• **DATA BLOCK**:
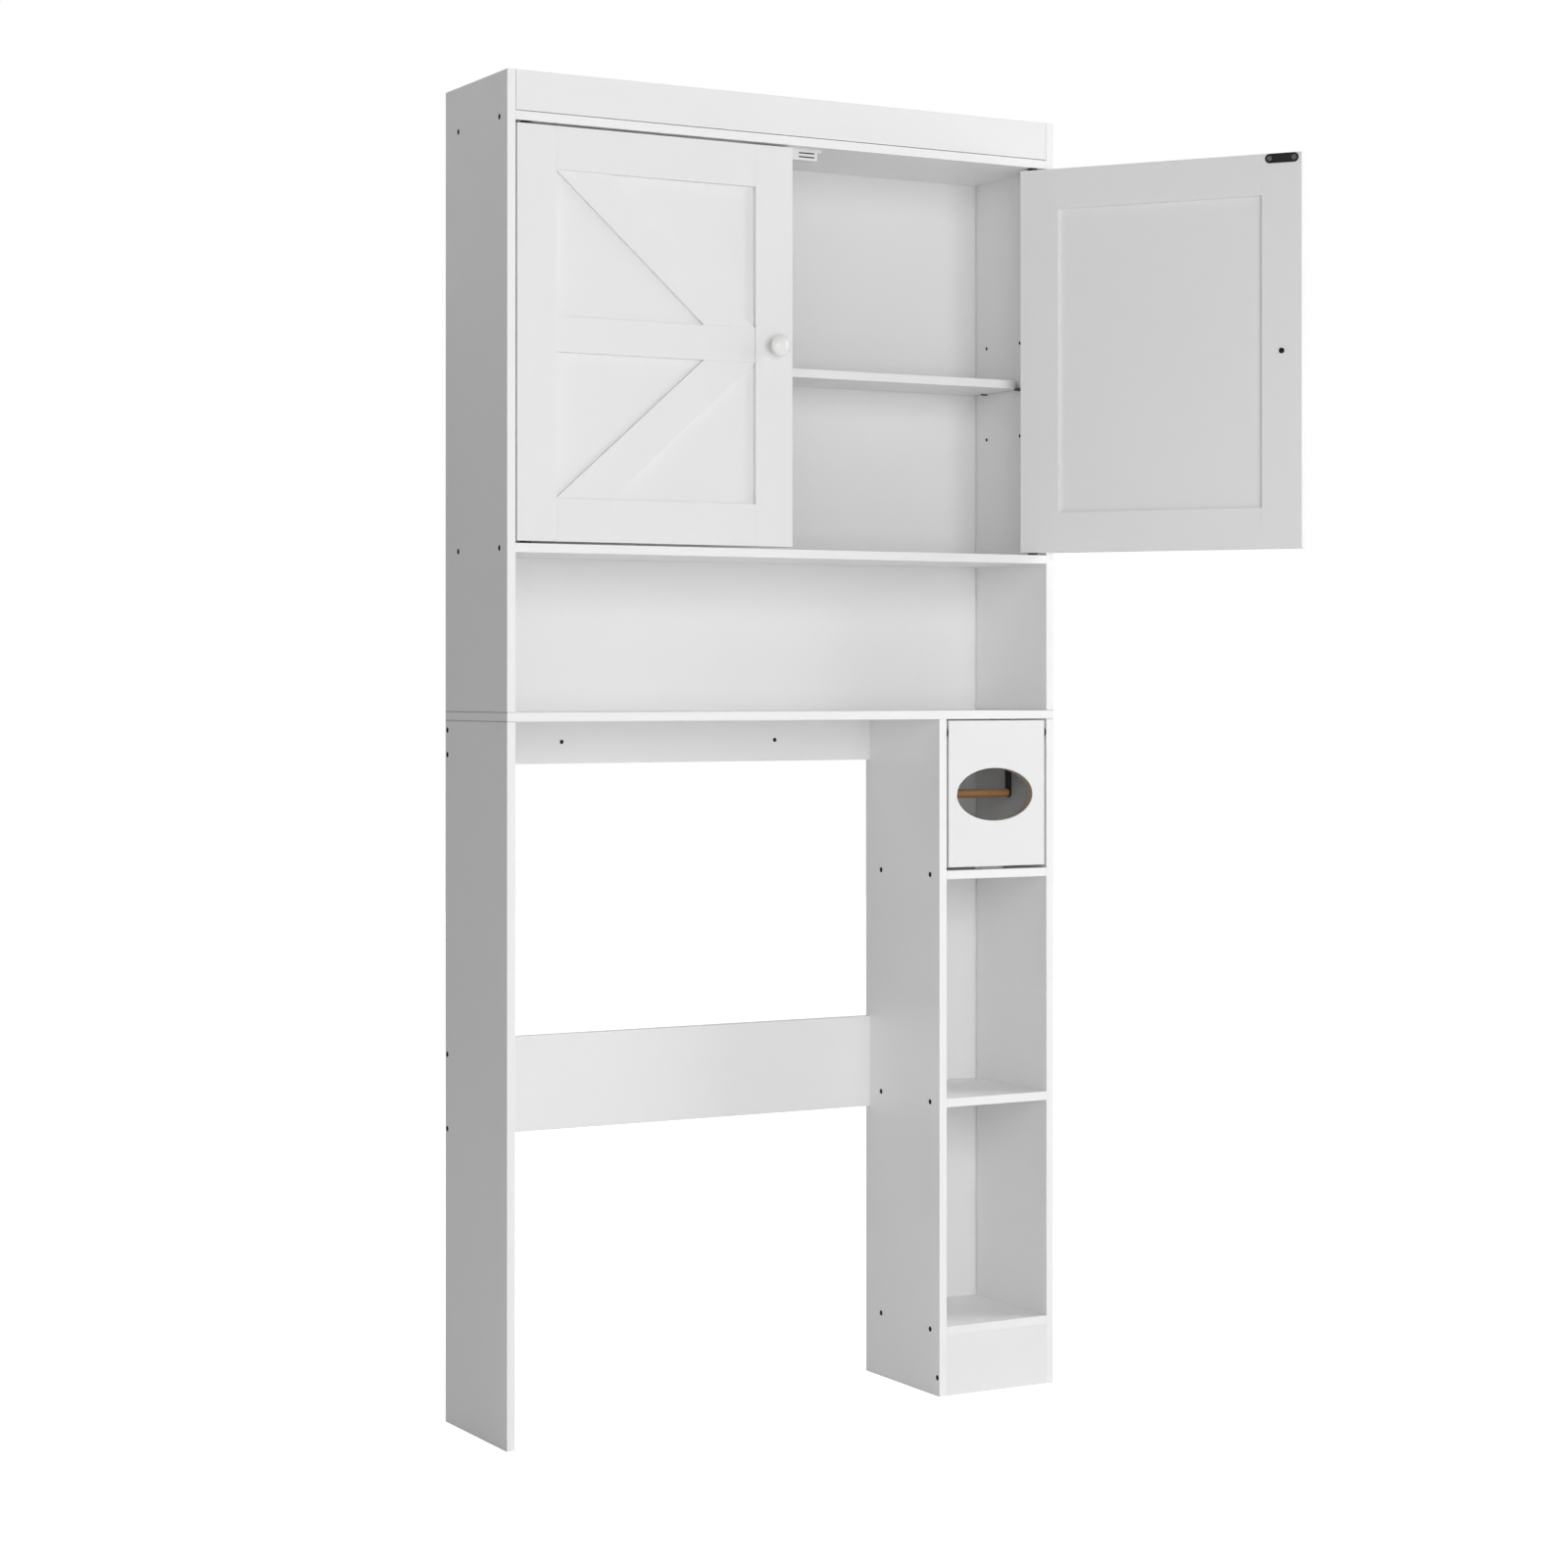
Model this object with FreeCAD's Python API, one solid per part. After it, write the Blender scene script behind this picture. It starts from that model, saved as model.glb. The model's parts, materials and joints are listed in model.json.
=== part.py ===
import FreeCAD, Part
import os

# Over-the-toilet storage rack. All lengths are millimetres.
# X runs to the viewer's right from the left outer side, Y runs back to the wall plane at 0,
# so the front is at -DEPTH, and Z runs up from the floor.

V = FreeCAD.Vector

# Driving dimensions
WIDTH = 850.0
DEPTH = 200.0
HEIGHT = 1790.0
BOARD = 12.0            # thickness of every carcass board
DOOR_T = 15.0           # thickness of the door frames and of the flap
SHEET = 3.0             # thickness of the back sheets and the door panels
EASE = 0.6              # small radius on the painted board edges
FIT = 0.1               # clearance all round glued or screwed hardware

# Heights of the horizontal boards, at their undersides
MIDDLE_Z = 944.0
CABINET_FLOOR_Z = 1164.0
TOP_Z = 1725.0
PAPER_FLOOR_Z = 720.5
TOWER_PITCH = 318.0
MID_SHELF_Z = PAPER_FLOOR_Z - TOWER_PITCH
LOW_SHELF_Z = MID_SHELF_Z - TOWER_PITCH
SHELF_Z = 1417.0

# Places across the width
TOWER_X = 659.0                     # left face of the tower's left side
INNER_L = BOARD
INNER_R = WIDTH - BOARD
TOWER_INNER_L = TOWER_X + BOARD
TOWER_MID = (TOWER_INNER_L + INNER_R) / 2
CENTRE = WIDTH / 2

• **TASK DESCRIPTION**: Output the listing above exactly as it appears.

• **RESULT OF THE TASK**:
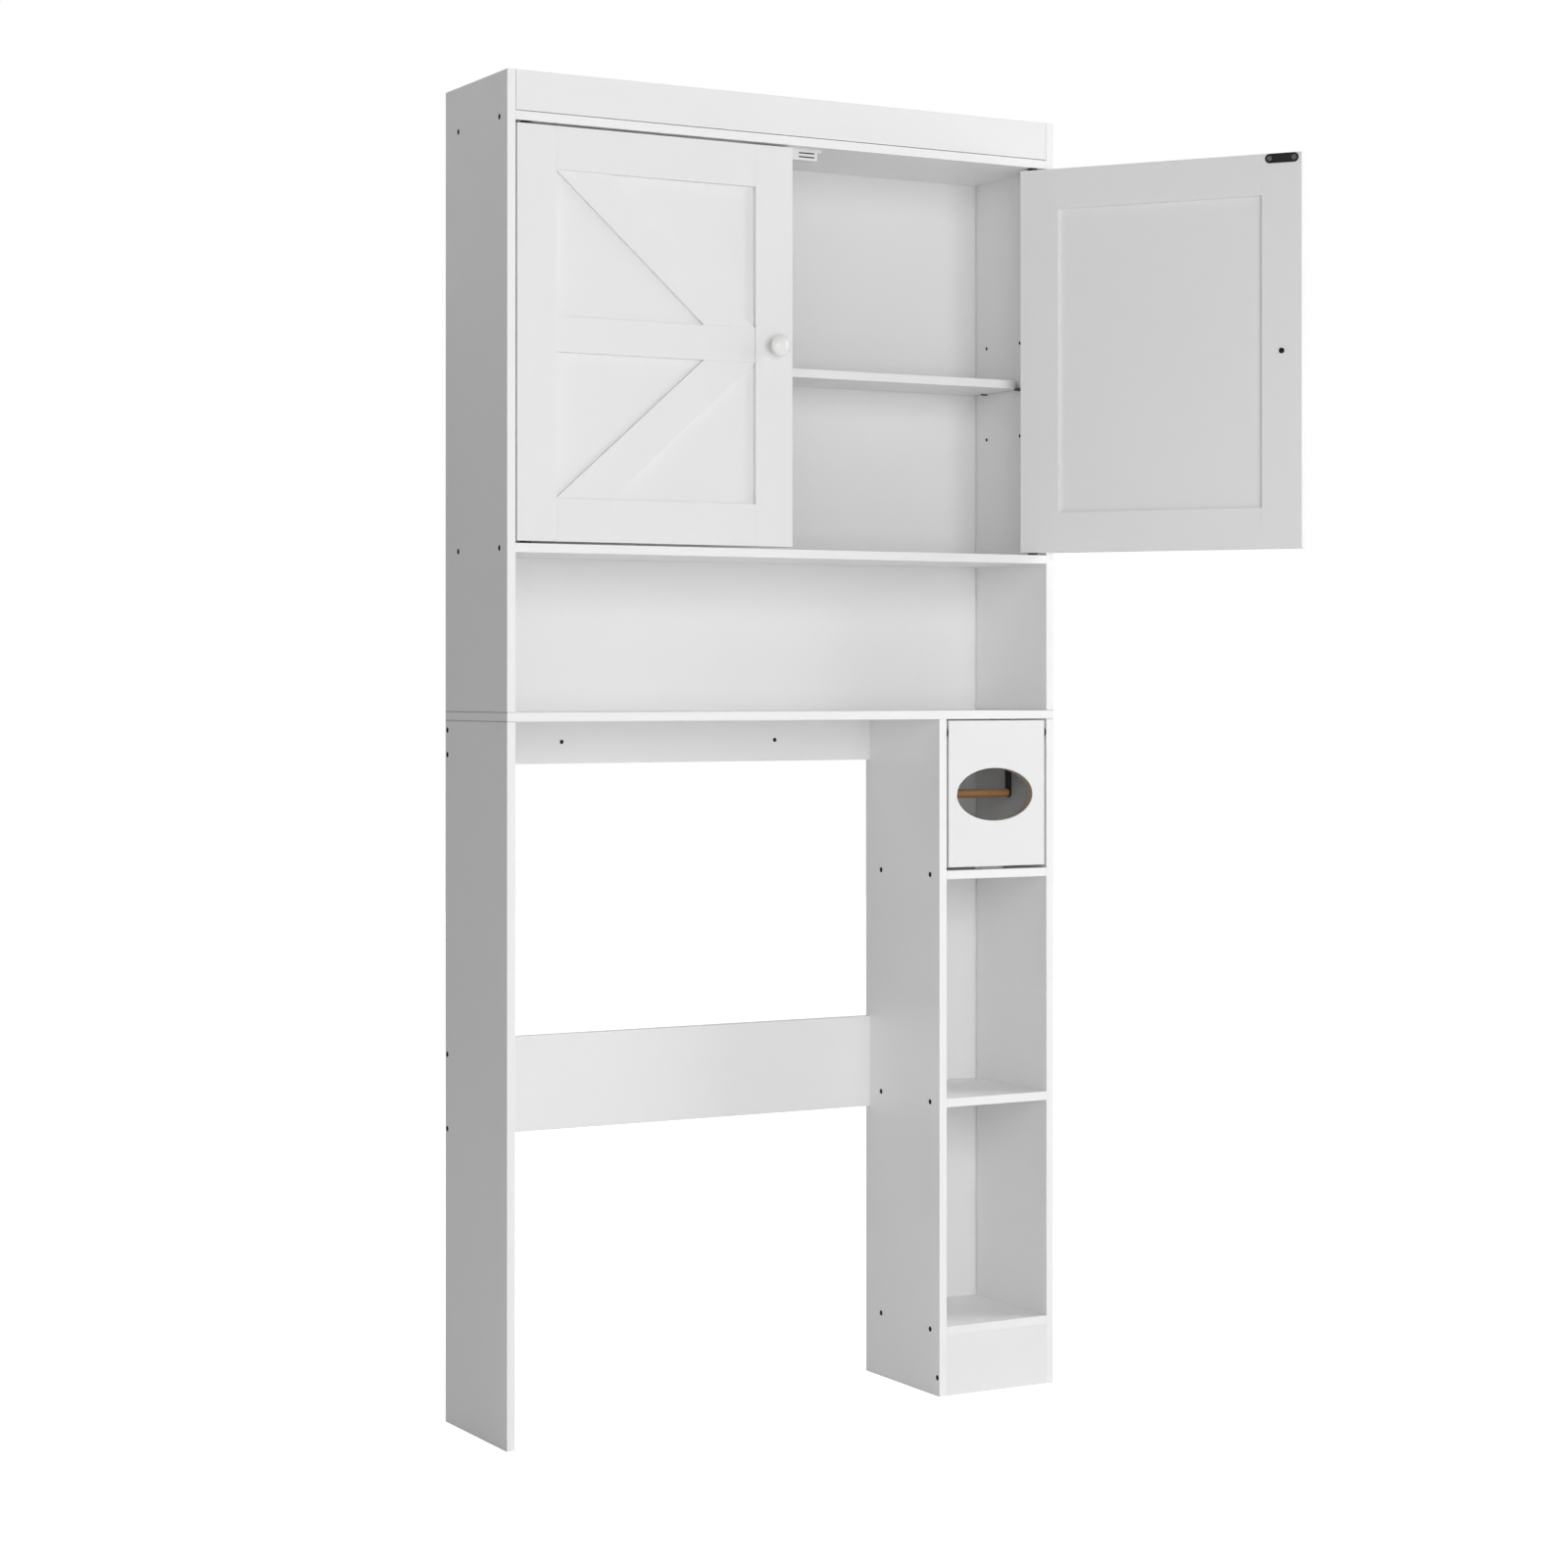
Model this object with FreeCAD's Python API, one solid per part. After it, write the Blender scene script behind this picture. It starts from that model, saved as model.glb. The model's parts, materials and joints are listed in model.json.
=== part.py ===
import FreeCAD, Part
import os

# Over-the-toilet storage rack. All lengths are millimetres.
# X runs to the viewer's right from the left outer side, Y runs back to the wall plane at 0,
# so the front is at -DEPTH, and Z runs up from the floor.

V = FreeCAD.Vector

# Driving dimensions
WIDTH = 850.0
DEPTH = 200.0
HEIGHT = 1790.0
BOARD = 12.0            # thickness of every carcass board
DOOR_T = 15.0           # thickness of the door frames and of the flap
SHEET = 3.0             # thickness of the back sheets and the door panels
EASE = 0.6              # small radius on the painted board edges
FIT = 0.1               # clearance all round glued or screwed hardware

# Heights of the horizontal boards, at their undersides
MIDDLE_Z = 944.0
CABINET_FLOOR_Z = 1164.0
TOP_Z = 1725.0
PAPER_FLOOR_Z = 720.5
TOWER_PITCH = 318.0
MID_SHELF_Z = PAPER_FLOOR_Z - TOWER_PITCH
LOW_SHELF_Z = MID_SHELF_Z - TOWER_PITCH
SHELF_Z = 1417.0

# Places across the width
TOWER_X = 659.0                     # left face of the tower's left side
INNER_L = BOARD
INNER_R = WIDTH - BOARD
TOWER_INNER_L = TOWER_X + BOARD
TOWER_MID = (TOWER_INNER_L + INNER_R) / 2
CENTRE = WIDTH / 2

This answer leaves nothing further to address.